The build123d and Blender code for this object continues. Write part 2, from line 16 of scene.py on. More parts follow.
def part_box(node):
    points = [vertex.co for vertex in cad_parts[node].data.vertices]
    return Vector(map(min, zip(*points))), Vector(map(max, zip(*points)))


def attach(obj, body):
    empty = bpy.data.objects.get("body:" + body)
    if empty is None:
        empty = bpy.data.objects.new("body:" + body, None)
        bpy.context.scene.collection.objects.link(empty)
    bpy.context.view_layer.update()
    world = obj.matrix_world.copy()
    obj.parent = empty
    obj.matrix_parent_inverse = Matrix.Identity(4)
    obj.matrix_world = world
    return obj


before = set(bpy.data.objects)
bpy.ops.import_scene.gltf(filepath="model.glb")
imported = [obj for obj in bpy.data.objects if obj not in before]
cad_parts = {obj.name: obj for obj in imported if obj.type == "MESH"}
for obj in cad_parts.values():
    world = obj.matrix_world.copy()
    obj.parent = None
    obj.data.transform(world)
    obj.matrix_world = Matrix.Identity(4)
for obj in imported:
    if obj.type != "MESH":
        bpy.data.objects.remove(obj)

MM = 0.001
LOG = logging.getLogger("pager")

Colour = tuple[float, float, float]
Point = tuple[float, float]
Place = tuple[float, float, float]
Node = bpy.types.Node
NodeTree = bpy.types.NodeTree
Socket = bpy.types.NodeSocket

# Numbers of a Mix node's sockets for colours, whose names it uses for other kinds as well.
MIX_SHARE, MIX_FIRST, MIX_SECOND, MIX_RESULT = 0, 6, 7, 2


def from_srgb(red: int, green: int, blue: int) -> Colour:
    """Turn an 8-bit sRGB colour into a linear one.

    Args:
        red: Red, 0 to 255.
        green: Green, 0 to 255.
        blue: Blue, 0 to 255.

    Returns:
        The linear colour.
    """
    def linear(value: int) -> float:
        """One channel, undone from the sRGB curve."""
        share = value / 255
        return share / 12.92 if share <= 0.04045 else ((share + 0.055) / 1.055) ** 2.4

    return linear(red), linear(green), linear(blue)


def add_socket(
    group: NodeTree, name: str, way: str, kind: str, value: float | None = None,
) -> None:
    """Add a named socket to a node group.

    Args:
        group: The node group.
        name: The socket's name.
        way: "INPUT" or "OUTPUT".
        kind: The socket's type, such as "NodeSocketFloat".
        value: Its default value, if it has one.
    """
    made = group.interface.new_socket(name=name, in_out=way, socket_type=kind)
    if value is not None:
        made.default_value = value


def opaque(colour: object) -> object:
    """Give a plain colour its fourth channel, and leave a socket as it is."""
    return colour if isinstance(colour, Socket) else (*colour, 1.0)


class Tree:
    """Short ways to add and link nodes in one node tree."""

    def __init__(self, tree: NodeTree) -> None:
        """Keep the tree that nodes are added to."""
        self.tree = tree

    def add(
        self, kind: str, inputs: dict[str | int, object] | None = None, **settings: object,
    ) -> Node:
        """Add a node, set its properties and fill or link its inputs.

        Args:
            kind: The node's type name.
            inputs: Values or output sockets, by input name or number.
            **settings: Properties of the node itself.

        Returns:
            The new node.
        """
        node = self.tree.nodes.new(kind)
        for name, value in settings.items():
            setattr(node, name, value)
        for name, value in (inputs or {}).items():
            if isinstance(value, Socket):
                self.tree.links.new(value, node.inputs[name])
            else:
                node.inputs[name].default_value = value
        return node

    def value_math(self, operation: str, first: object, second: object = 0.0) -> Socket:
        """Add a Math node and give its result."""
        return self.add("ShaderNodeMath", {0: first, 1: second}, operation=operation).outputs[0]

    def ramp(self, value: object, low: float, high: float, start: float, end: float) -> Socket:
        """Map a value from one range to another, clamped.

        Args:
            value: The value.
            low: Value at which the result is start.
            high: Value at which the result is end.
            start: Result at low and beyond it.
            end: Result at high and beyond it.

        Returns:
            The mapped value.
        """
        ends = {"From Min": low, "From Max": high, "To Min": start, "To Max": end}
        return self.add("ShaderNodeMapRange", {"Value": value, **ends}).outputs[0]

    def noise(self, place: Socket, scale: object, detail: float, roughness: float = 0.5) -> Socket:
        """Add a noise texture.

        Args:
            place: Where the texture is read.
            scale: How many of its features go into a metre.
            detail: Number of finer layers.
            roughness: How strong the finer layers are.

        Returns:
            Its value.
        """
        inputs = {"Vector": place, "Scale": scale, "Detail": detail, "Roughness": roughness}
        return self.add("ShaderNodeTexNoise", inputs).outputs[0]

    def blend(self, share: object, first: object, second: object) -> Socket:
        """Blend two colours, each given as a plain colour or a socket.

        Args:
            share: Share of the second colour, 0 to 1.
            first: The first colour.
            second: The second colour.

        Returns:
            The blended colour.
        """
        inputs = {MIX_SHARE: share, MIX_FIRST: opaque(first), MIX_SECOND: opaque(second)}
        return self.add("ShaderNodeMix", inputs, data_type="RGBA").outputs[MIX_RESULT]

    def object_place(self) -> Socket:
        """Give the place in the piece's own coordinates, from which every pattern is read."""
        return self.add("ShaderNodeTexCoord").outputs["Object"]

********

# Description of the task:
Word for word, quote the lines of the material from the first line through the line with "return linear(red), linear(green), linear(blue)", both ends included.

# Answer to the problem:
The build123d and Blender code for this object continues. Write part 2, from line 16 of scene.py on. More parts follow.
def part_box(node):
    points = [vertex.co for vertex in cad_parts[node].data.vertices]
    return Vector(map(min, zip(*points))), Vector(map(max, zip(*points)))


def attach(obj, body):
    empty = bpy.data.objects.get("body:" + body)
    if empty is None:
        empty = bpy.data.objects.new("body:" + body, None)
        bpy.context.scene.collection.objects.link(empty)
    bpy.context.view_layer.update()
    world = obj.matrix_world.copy()
    obj.parent = empty
    obj.matrix_parent_inverse = Matrix.Identity(4)
    obj.matrix_world = world
    return obj


before = set(bpy.data.objects)
bpy.ops.import_scene.gltf(filepath="model.glb")
imported = [obj for obj in bpy.data.objects if obj not in before]
cad_parts = {obj.name: obj for obj in imported if obj.type == "MESH"}
for obj in cad_parts.values():
    world = obj.matrix_world.copy()
    obj.parent = None
    obj.data.transform(world)
    obj.matrix_world = Matrix.Identity(4)
for obj in imported:
    if obj.type != "MESH":
        bpy.data.objects.remove(obj)

MM = 0.001
LOG = logging.getLogger("pager")

Colour = tuple[float, float, float]
Point = tuple[float, float]
Place = tuple[float, float, float]
Node = bpy.types.Node
NodeTree = bpy.types.NodeTree
Socket = bpy.types.NodeSocket

# Numbers of a Mix node's sockets for colours, whose names it uses for other kinds as well.
MIX_SHARE, MIX_FIRST, MIX_SECOND, MIX_RESULT = 0, 6, 7, 2


def from_srgb(red: int, green: int, blue: int) -> Colour:
    """Turn an 8-bit sRGB colour into a linear one.

    Args:
        red: Red, 0 to 255.
        green: Green, 0 to 255.
        blue: Blue, 0 to 255.

    Returns:
        The linear colour.
    """
    def linear(value: int) -> float:
        """One channel, undone from the sRGB curve."""
        share = value / 255
        return share / 12.92 if share <= 0.04045 else ((share + 0.055) / 1.055) ** 2.4

    return linear(red), linear(green), linear(blue)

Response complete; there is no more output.